In the 19th century the Imperial Continental Gas Association (ICGA) built four coal gas plants in Amsterdam: the Eastern Gas Factory, the Western Gas Factory, the Northern and the Southern. Westergasfabriek was ready in 1885 and was strategically situated between the Haarlemmer trekvaart, and the first railway line in the Netherlands. In 1885 it was the largest gas extraction plant in the Netherlands. The gas was extracted from coal and was used for street lighting. Because of the higher gas prices the City of Amsterdam took over the operation in 1898 and expanded the plant. The plant was perfectly situated between the water and the railway line but gas production was very successful. The big Gasholder was built in 1902. The gas factory produced gas for the city until the late fifties. Amsterdam went over to gas from Hoogovens in IJmuiden, so the production of coal gas from the Factory decreased. In the sixties natural gas was found in Slochteren in the North of the Netherlands. This is why in 1967 the production of gas from the factory stopped permanently.

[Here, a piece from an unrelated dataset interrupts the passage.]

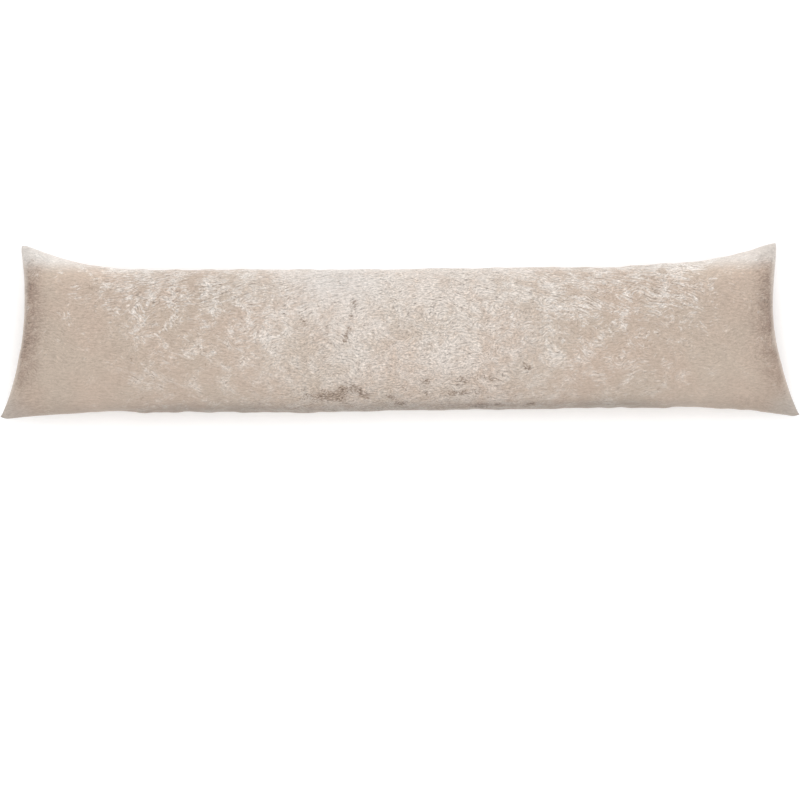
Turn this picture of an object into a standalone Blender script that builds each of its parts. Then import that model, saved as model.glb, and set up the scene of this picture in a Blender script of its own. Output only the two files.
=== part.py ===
"""A long bolster cushion: two velvet panels sewn edge to edge round a soft filling.

It lies on its back. X runs along the bolster, +Y points to its upper long edge, +Z points out of
its face, and the origin is under the middle of its box, on the surface that it rests on.
Lengths are in metres.
"""

import math
from collections import namedtuple

import bmesh
import bpy

# The box: LENGTH is between the tips of the lower ears, and WIDTH between the upper and lower tips
LENGTH = 1.370
WIDTH = 0.300
THICKNESS = 0.177
SEAM_HEIGHT = 0.079

# The long tube between the ends. Its axis lies below the middle of the box, and leans up to the
# right by this slope, so that the ears stand out unevenly
TUBE_WIDTH = 0.246
AXIS_Y = -0.0150
AXIS_LEAN = 0.0069

# The filling thins out towards the end seams over this length, and 2 would make the ends round
TAPER_LENGTH = 0.42
TAPER_POWER = 2.9

# The end seams, seen in plan: each is a shallow curve, drawn in most near the upper edge, and
# flares out to the lower ears. A place across the bolster runs from 0 at its upper edge to 1
WAIST_PLACE = 0.27
END_FLARE = 0.0751

# A section is an ellipse at a power of 1, and meets its seam at a sharper edge at a larger one
MIDDLE_SECTION_POWER = 1.04
END_SECTION_POWER = 1.20

# The back bulges as far as this below its seam, and is flat where it meets the surface below.
# It curves up from there over the blend's height
BELLY = 0.100
FLOOR_BLEND = 0.006

FACE, BACK = 1, -1
UPPER, LOWER = 1, -1
LEFT, RIGHT = -1, 1

# The four corner ears: reach is the length over which the edge falls from the tip to the tube's
# side, and droop is how far the tip hangs below the seam's height
Ear = namedtuple("Ear", "end edge reach droop")
EARS = (
    Ear(end=LEFT, edge=UPPER, reach=0.096, droop=0.006),
    Ear(end=RIGHT, edge=UPPER, reach=0.098, droop=0.010),
    Ear(end=LEFT, edge=LOWER, reach=0.070, droop=0.016),
    Ear(end=RIGHT, edge=LOWER, reach=0.078, droop=0.020),
)
EAR_POWER = 1.3
DROOP_REACH = 0.13

# Where a long seam stands in or out: x is the place along the bolster, and out is negative inwards
Wave = namedtuple("Wave", "edge x out reach")
WAVES = (
    Wave(edge=UPPER, x=-0.290, out=0.0018, reach=0.100),
    Wave(edge=UPPER, x=-0.030, out=-0.0008, reach=0.060),
    Wave(edge=UPPER, x=0.400, out=0.0012, reach=0.060),
    Wave(edge=LOWER, x=-0.497, out=-0.0036, reach=0.045),
    Wave(edge=LOWER, x=-0.372, out=-0.0012, reach=0.030),
    Wave(edge=LOWER, x=-0.150, out=0.0020, reach=0.100),
    Wave(edge=LOWER, x=0.340, out=-0.0016, reach=0.060),
    Wave(edge=LOWER, x=0.489, out=-0.0016, reach=0.030),
)

# Hollows in the face: inside each ear, and three wide dips in the filling
Hollow = namedtuple("Hollow", "x y reach_x reach_y depth")
HOLLOWS = (
    Hollow(x=-0.622, y=0.080, reach_x=0.030, reach_y=0.040, depth=0.0080),
    Hollow(x=0.624, y=0.082, reach_x=0.030, reach_y=0.042, depth=0.0085),
    Hollow(x=-0.634, y=-0.112, reach_x=0.034, reach_y=0.028, depth=0.0050),
    Hollow(x=0.636, y=-0.114, reach_x=0.034, reach_y=0.028, depth=0.0050),
    Hollow(x=-0.300, y=-0.030, reach_x=0.110, reach_y=0.060, depth=0.0032),
    Hollow(x=0.060, y=0.020, reach_x=0.090, reach_y=0.060, depth=0.0026),
    Hollow(x=0.370, y=-0.020, reach_x=0.100, reach_y=0.060, depth=0.0030),
)

# The cage: cells along the bolster, which are shorter near its ends, and across each panel
CELLS_ALONG = 36
CELLS_ACROSS = 14
END_CROWDING = 0.62
SUBDIVISIONS = 1
WELD_DISTANCE = 1e-6

VELVET_COLOUR = (0.57, 0.47, 0.39, 1.0)
VELVET_ROUGHNESS = 0.85


def half_length(place):
    """Half the bolster's length at a place across it."""
    waist = LENGTH / 2 - END_FLARE * (1 - WAIST_PLACE) ** 2
    return waist + END_FLARE * (place - WAIST_PLACE) ** 2


def axis_y(x):
    return AXIS_Y + AXIS_LEAN * x


def tip_of(ear):
    return ear.end * half_length(0.0 if ear.edge == UPPER else 1.0), ear.edge * WIDTH / 2


def seam_y(x, edge):
    """Where a long seam lies at x."""
    y = axis_y(x) + edge * TUBE_WIDTH / 2
    for ear in EARS:
        if ear.edge == edge:
            tip_x, tip_y = tip_of(ear)
            rise = tip_y - axis_y(tip_x) - edge * TUBE_WIDTH / 2
            from_tip = max(0.0, ear.end * (tip_x - x))
            y += rise * math.exp(-((from_tip / ear.reach) ** EAR_POWER))
    for wave in WAVES:
        if wave.edge == edge:
            y += edge * wave.out * math.exp(-(((x - wave.x) / wave.reach) ** 2))
    return y


def seam_height(x, y):
    """How high the plane between the two panels lies: it sinks towards the tips of the ears."""
    height = SEAM_HEIGHT
    for ear in EARS:
        tip_x, tip_y = tip_of(ear)
        away = math.hypot(x - tip_x, y - tip_y)
        height -= ear.droop * math.exp(-((away / DROOP_REACH) ** 2))
    return height


def fullness(from_end):
    """The share of its full thickness that the bolster has at a distance in from its end seam."""
    left = max(0.0, 1.0 - from_end / TAPER_LENGTH)
    return math.sqrt(1.0 - left**TAPER_POWER)


def hollow_depth(x, y):
    return sum(
        h.depth * math.exp(-(((x - h.x) / h.reach_x) ** 2) - ((y - h.y) / h.reach_y) ** 2)
        for h in HOLLOWS
    )


def rested(height):
    """The height at which the back lies, where without a surface under it it would reach height."""
    if height <= -FLOOR_BLEND:
        return 0.0
    if height >= FLOOR_BLEND:
        return height
    return (height + FLOOR_BLEND) ** 2 / (4 * FLOOR_BLEND)


def cushion_point(u, v, side):
    """The point of the face or back at u along the bolster and v across it, both from -1 to 1."""
    along = (1 - END_CROWDING) * u + END_CROWDING * math.sin(u * math.pi / 2)
    angle = v * math.pi / 2
    place = (1 - math.sin(angle)) / 2
    x = along * half_length(place)
    upper, lower = seam_y(x, UPPER), seam_y(x, LOWER)
    y = upper + place * (lower - upper)

    full = fullness((1 - abs(along)) * half_length(place))
    power = END_SECTION_POWER + (MIDDLE_SECTION_POWER - END_SECTION_POWER) * full
    bulge = full * max(0.0, math.cos(angle)) ** power
    seam = seam_height(x, y)
    if side == BACK:
        return x, y, rested(seam - BELLY * bulge)
    crown = THICKNESS - SEAM_HEIGHT
    return x, y, seam + crown * bulge - hollow_depth(x, y) * min(1.0, 2 * bulge)


def add_panel(cage, side):
    """Adds one panel to the cage as a shaped grid whose rim and corners are to stay sharp."""
    grid = bmesh.ops.create_grid(cage, x_segments=CELLS_ALONG, y_segments=CELLS_ACROSS, size=1.0)
    edge_crease = cage.edges.layers.float["crease_edge"]
    vert_crease = cage.verts.layers.float["crease_vert"]
    for vert in grid["verts"]:
        u, v = round(vert.co.x, 6), round(vert.co.y, 6)
        vert.co = cushion_point(u, v, side)
        if abs(u) == abs(v) == 1:
            vert[vert_crease] = 1.0
        for edge in vert.link_edges:
            if edge.is_boundary:
                edge[edge_crease] = 1.0
    if side == BACK:
        faces = {face for vert in grid["verts"] for face in vert.link_faces}
        bmesh.ops.reverse_faces(cage, faces=list(faces))


def make_cage():
    """Both panels, sewn along their rims."""
    cage = bmesh.new()
    cage.edges.layers.float.new("crease_edge")
    cage.verts.layers.float.new("crease_vert")
    add_panel(cage, FACE)
    add_panel(cage, BACK)
    rim = [vert for vert in cage.verts if vert.is_boundary]
    bmesh.ops.remove_doubles(cage, verts=rim, dist=WELD_DISTANCE)
    return cage


def velvet():
    material = bpy.data.materials.new("Velvet")
    material.use_nodes = True
    shader = material.node_tree.nodes["Principled BSDF"]
    shader.inputs["Base Color"].default_value = VELVET_COLOUR
    shader.inputs["Roughness"].default_value = VELVET_ROUGHNESS
    shader.inputs["Metallic"].default_value = 0.0
    return material


def make_bolster(collection):
    cage = make_cage()
    mesh = bpy.data.meshes.new("bolster")
    cage.to_mesh(mesh)
    cage.free()
    mesh.shade_smooth()
    mesh.materials.append(velvet())
    bolster = bpy.data.objects.new("bolster", mesh)
    collection.objects.link(bolster)
    subdivision = bolster.modifiers.new("Subdivision", "SUBSURF")
    subdivision.levels = SUBDIVISIONS
    subdivision.render_levels = SUBDIVISIONS
    # This cut of the four-sided faces leads into each ear's tip, so that no tip is a flat fin
    triangles = bolster.modifiers.new("Triangles", "TRIANGULATE")
    triangles.quad_method = "LONGEST_DIAGONAL"


def main():
    for obj in list(bpy.data.objects):
        bpy.data.objects.remove(obj)
    collection = bpy.data.collections.new("Bolster cushion")
    bpy.context.scene.collection.children.link(collection)
    make_bolster(collection)


main()
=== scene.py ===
"""The looks of a long bolster cushion in crushed velvet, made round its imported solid.

The cushion lies on its back. X runs along it, +Y points to its upper long edge, and +Z points out
of its face. Lengths are in metres.
"""

import math
from collections import namedtuple

import bmesh
import bpy
import numpy as np
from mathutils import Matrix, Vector, noise


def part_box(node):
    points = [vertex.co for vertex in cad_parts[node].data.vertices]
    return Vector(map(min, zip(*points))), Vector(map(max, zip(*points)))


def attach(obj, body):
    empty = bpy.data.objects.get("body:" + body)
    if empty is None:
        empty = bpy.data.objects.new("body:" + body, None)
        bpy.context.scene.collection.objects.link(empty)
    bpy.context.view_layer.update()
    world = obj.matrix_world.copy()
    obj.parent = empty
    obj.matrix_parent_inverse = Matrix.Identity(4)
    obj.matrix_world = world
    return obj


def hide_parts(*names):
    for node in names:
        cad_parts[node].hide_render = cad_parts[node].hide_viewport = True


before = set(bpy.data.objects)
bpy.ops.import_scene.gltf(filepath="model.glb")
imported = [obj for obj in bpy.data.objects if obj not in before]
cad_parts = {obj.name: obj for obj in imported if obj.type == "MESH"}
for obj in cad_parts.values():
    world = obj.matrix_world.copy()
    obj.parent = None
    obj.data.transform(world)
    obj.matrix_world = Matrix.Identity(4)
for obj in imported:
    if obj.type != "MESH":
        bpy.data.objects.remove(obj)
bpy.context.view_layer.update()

UPPER, LOWER = 1, -1
LEFT, RIGHT = -1, 1
BACK_PANEL = 1

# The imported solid's box, which the cover follows, the height of the seam between its two panels,
# how far the back bulges below it, and the height over which the back curves up from the floor
BOX_LOW, BOX_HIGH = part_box("bolster")
LENGTH = BOX_HIGH.x - BOX_LOW.x
WIDTH = BOX_HIGH.y - BOX_LOW.y
THICKNESS = BOX_HIGH.z - BOX_LOW.z
SEAM_HEIGHT = 0.079
BELLY = 0.100
FLOOR_BLEND = 0.006

# The plan's outline: the tube between the ends, and the end seams' shallow curves. The formulas
# and most values are the solid's own. The tube's width and axis, the draw-ins of the end seams, the
# waves at the right of the upper seam, and the tips were set for the cover alone, whose panels
# swell past their seam
TUBE_WIDTH = 0.2408
AXIS_Y = -0.0154
AXIS_LEAN = 0.0069
WAIST_PLACE = 0.27
END_FLARE = 0.0751
LEFT_DRAW_IN = 0.0026
RIGHT_DRAW_IN = 0.0060

# How the filling thins out to the end seams, and how sharp an edge the sections come to
TAPER_LENGTH = 0.42
TAPER_POWER = 2.9
MIDDLE_SECTION_POWER = 1.04
END_SECTION_POWER = 1.20

# The four corner ears: reach is the length over which the edge falls from the tip to the tube's
# side, and droop is how far the tip hangs below the seam's height
Ear = namedtuple("Ear", "end edge reach droop")
EARS = (
    Ear(end=LEFT, edge=UPPER, reach=0.096, droop=0.006),
    Ear(end=RIGHT, edge=UPPER, reach=0.098, droop=0.010),
    Ear(end=LEFT, edge=LOWER, reach=0.070, droop=0.016),
    Ear(end=RIGHT, edge=LOWER, reach=0.078, droop=0.020),
)
EAR_POWER = 1.3
DROOP_REACH = 0.13

# The four tips, at a grid's first or last column and row. Lean is how far an ear leans outwards
# along the bolster, and the blunt values are how far sewing and turning round off its tip
Tip = namedtuple("Tip", "end column row lean blunt_out blunt_up")
TIPS = (
    Tip(end=LEFT, column=0, row=0, lean=0.0024, blunt_out=0.0, blunt_up=0.0050),
    Tip(end=RIGHT, column=-1, row=0, lean=0.0024, blunt_out=0.0, blunt_up=0.0045),
    Tip(end=LEFT, column=0, row=-1, lean=0.0, blunt_out=-0.0028, blunt_up=-0.0026),
    Tip(end=RIGHT, column=-1, row=-1, lean=-0.0020, blunt_out=-0.0026, blunt_up=-0.0012),
)
LEAN_REACH = 0.028
BLUNT_REACH = 0.014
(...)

After the Western Gas Factory closed, the Amsterdam Electricity and Gas Company (GEB) destroyed some of the buildings, among them the gas plant itself and the water tower. The other buildings were used for storage and repair and as laboratories and workshops. The remaining buildings were recognised as monuments in 1989. In 1992 the GEB left the buildings and they were taken over by the District Council of Westerpark.

== Redevelopment ==
Most of the thirteen buildings on site were designed by architect Isaac Gosschalk in the Dutch Neo Renaissance style, popular in the Netherlands between 1870 and 1915. Gosschalk was a famous architect in his time, as famous as Pierre Cuypers and Dolf van Gendt. He was a Jewish architect and he mainly built factories among them the Heineken brewery which is unfortunately completely destroyed and the railway station of Groningen. Gosschalk united the functional nature of the buildings with the beauty of architecture. Symmetry played an important role in his design. Nineteen of the original buildings remain on the site (not all by Gosschalk) and are designated as national monuments.
In the eighties the City of Amsterdam started to think about redevelopment but found out that the site was heavily polluted. In the nineties the District Council of Westerpark took over the responsibilities for the redevelopment.
There were four main problems: remediation of the pollution, constructing a new park, finding new use for the derelict buildings and the overall problem: a lack of money.

== Culture Park ==
The gas works were re-opened as the "Culture Park Westergasfabriek" in 2003. Its television studios host programmes like Pauw & Witteman (a former late night talkshow), De Wereld Draait Door (an early evening talk show with Matthijs van Nieuwkerk) and Eva Jinek's Sunday morning talk show.
The main grass field of the park allows for six festivals to be organized annually. Thousands of people visit the park and its activities every day.